CO2 is an easy one because we can calculate directly the CO2 content of a gallon of gasoline, so when you buy gasoline it should have CO2 emission rights built into it. Similarly for coal, candles, and so on. In that one stroke, you answer ALL questions about which products are more friendly in terms of greenhouse gasses... You simply ask which are cheaper? You don't have to know that the local guy who grew these oranges used an inefficient tractor and drove them to you in his CO2 belching pickup truck, or that the Florida oranges were, say, grown on a big zero emission solar powered corporate farm and shipped across the country in zero emission hydrogen trucks, you'll simply be able to go to the store and notice that the latter are much cheaper than the former.
This is just a hypothetical example, but I strongly expect this would be the outcome of introducing CO2 emission markets. The demand for orange juice would still be there, but faced with the heavy cost of CO2 emitting fuels, big players would pay the capital costs to optimize out the CO2 emitting fuels. The most important thing about markets for pollutants, though, is that they encourage just this sort of innovation. Requiring people to "buy local" or give up oranges does not result in this innovation, but rather freezes in current eco-inefficiencies.
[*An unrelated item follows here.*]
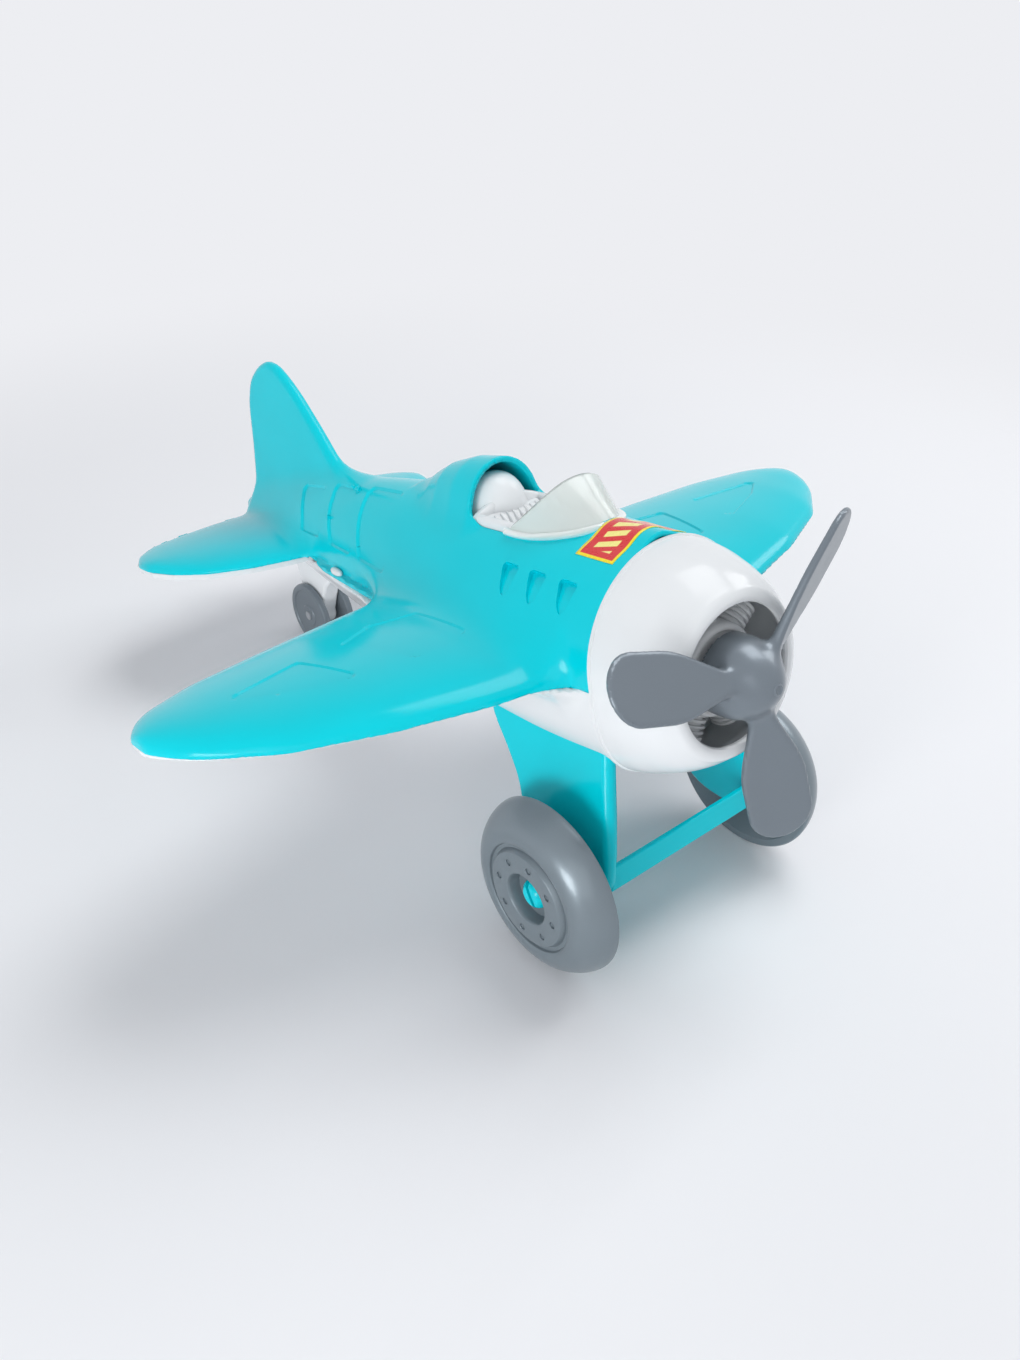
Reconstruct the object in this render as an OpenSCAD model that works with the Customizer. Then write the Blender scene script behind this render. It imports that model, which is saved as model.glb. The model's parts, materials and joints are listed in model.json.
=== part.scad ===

So it is with all attempts to address environmental problems by controlling, directly, what products we can or can't use. We should charge for the pollution potential of products and materials, and let the market sort out how best to optimize the resources we have. It's counter intuitive, for many people, to think of CO2 emissions rights, or mercury emissions rights, as a "resource", but that's exactly what it is. There is a certain capacity for pollutants, and so products should reflect the cost of the pollution they entail. Since this can happen early in the supply chain, as when we mine mercury, the entire market can come to bear on how to best optimize the environments limited capacity to absorb mercury.